My own two cents on what went wrong: Taymor was really jazzed by a villain she thought up herself, Arachne, who isn't in the comics. I think they needed to go with that (and a smaller budget) or a new director, from inception. But I guess that's in hindsight.

Neil Jordan wrote the original treatment! Berger hates Michael Riedel, gossip columnist for New York Post.

Movie review - "Fool for Love" (1985) **

 Sam Shepherd plays aren't really for me but this might've worked really well on stage, with the actors right there, going for it. As adapted for film it's just a long slog - there's not much story and it's 100 minutes, taking 10 minutes for Shepherd (who plays the male lead) knocking on Kim Basinger's door.

The actors try. Robert Altman puts some scenes outside in a car park and in an empty diner to open it up but it's still slow moving and dull. So dull. Randy Quaid is in it, and Harry Dean Stanton. The actors are fine. The motel burns at the end. Great. Whoopee. Sorry this film put me in a bad move. Good on Cannon for trying to be arty but what about something more cinematic?

Saturday, October 02, 2021

Movie review - "The Day of the Jackal" (1973) ****

 You see this is how you adapt Fred Forsyth - respect the research, do it as a quasi documentary, film on location, respect the source material if it's good. This is a procedural thriller, where the joy is in the detail, benefiting from Forsyth's decade plus experience as a journalist.

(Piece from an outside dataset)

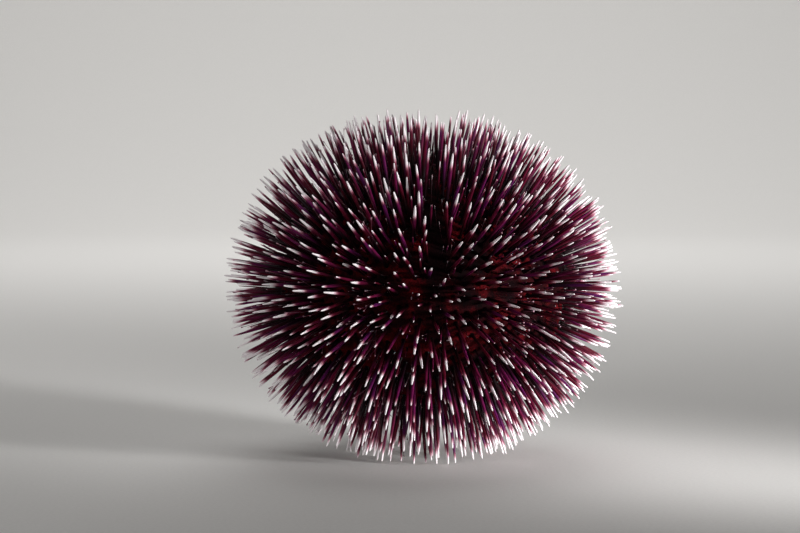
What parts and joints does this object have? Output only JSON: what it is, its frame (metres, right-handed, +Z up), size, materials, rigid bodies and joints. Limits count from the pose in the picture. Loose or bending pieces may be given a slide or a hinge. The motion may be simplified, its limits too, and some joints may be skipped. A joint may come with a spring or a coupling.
{
  "type": "violet sea urchin",
  "caption": "Still, life-size model of a living violet sea urchin: a low round test thick with blunt, white-tipped spines, its mouth below and its apical disc on top.",
  "frame": {"origin": "on the floor, straight below the apical disc, on the animal's own axis", "axes": "+Z up along the animal's axis, from mouth to apical disc; the camera of the picture looks from -Y, and the middle of interambulacrum_1 faces it, turned a few degrees towards +X"},
  "size_m": [0.1403, 0.1406, 0.1225],
  "materials": {
    "test_and_spines": "smooth and faintly wet",
    "apical_plates": "satin",
    "mouth_membrane": "soft and wet",
    "tooth_enamel": "glossy"
  },
  "bodies": {
    "root": {"ambulacrum_1": "test_and_spines", "ambulacrum_2": "test_and_spines", "ambulacrum_3": "test_and_spines", "ambulacrum_4": "test_and_spines", "ambulacrum_5": "test_and_spines", "interambulacrum_1": "test_and_spines", "interambulacrum_2": "test_and_spines", "interambulacrum_3": "test_and_spines", "interambulacrum_4": "test_and_spines", "interambulacrum_5": "test_and_spines", "apical_disc": "apical_plates", "peristome": "mouth_membrane", "tooth_1": "tooth_enamel", "tooth_2": "tooth_enamel", "tooth_3": "tooth_enamel", "tooth_4": "tooth_enamel", "tooth_5": "tooth_enamel"}
  },
  "joints": []
}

Edward Fox's relative anonymity works for him. The support cast features vaguely recogniseable faces like Michael Lonsdale (I like how he's not introduced until later it feels more real), Delphine Seyrig (as the woman who can't resist the Jackal's bod... a trashier element of the novel), and Derek Nimmo. 

I will admit at 140 minutes director Fred Zinnemann maybe pushes it a little but the climax is terrifically entertaining and it's a very good movie.

Movie review - "Dogs of War" (1980) **

 This was in development for a few years - Don Siegel was going to do it, then Michael Cimino, then Norman Jewison. So it went through a lot of permutations.

Some of this is fine. It's stylishly shot by Jack Cardiff. The Belize locations impress. I don't buy American mercenaries in Africa but quite liked Tom Berenger's work as a slightly unhinged one.It is a decent cast.

Christopher Walken is all wrong as Cat Shannon, who was so vivid in the book. The character really should have been European and if they wanted to make American they should've gone with someone who was a believable soldier.

The piece has been distorted into a star vehicle. So we don't have anything about Sir James Marsden coming across the platinum and getting him secret, or using henchmen to organise the coup. I mean I know that could've been minimised but it would've been a great support star-ry role for an elder actor

Zangaro is different here - in the book it had hardly any Europeans here it's full of them, the officials speak English, there's a documentary crew. There's Colin Blakely as a world weary documentary filmmaker and a black woman who shows him around and offers up all this information about the country.

For whatever reasons the writers cut out exciting subplots - like a mercenary trying to kill Shannon, or Marsden having henchmen, or Shannon sleeping with Marsden's daughter, or the Russians finding out about the platinum deposit, or there being a KGB agent at the base, or the Russians sending a tanker to the country. Shannon is made dumber - instead of the book where he's super smart, tracking the mystery person who hires him to do a job, seducing the head man's daughter, arranging a massive double cross, doing a lot of research - here he's dumb, whining about being asked to go to Africa, not knowing anything, having to ask a lot of questions in Africa (I know exposition has to be conveyed but couldn't there be a cleverer way of showing him doing it?)

Instead there's dumb subplot about Walken wanting to get back with Jobeth Williams who's got an alcoholic dad or something (this feels like an impro'd Actors Studio exercise) and another dumb one about an African who shows Walken around and he likes her then gasp he finds out she's sleeping with the dictator. I mean, my golly.

This film was produced by smart people who made dumb decisions.

Movie review - "Bridesmaids" (2011) ****1/2

 Still holds up. Hilarious. Some of it side splitting. Heartfelt. Occasionally the tone veers into OTT territory - the Rebel Wilson/Matt Lucas flatmates for instance, some of the things the characters say. But it's made up for by the gold: Kristen Wiig and John Hamm, Wiig and Chris O'Dowd (a great rom com lead), Wiig and Melissa McCarthy (especially that final confrontation wit them), Ellie Kamper and Wendy McLendon-Covey (I wish their characters were given more of a final arc though), Jill Clayburgh getting a decent final role, Rose Byrne shocking everyone in Australia with how incredible she was. A wonderful film.

Friday, October 01, 2021

Book review - "Dogs of War" by Frederick Forsyth

 Terrific novel from Forsyth, full of details and research that are totally convincing. I mean his depiction of female not so much - the horny 19 year old finishing school who just wants to be slapped on the arse, and the majority of Africans who are dumb savage simpletons - but all the stuff about setting up dummy companies, contacting people pre mobile phones, fake passports, buying arms and uniforms and boats... I was totally convinced and it was terrific. There's lots of mention of

It's a suspenseful tale and with a point - Cat Shannon is a three dimensional character who loves fighting but hates politics, has a secret cause... it's nihilistic and bleak and absolutely not flat "right wing".

There's terrific suspense stuff which from memory was foolishly cut from the film. A very good book.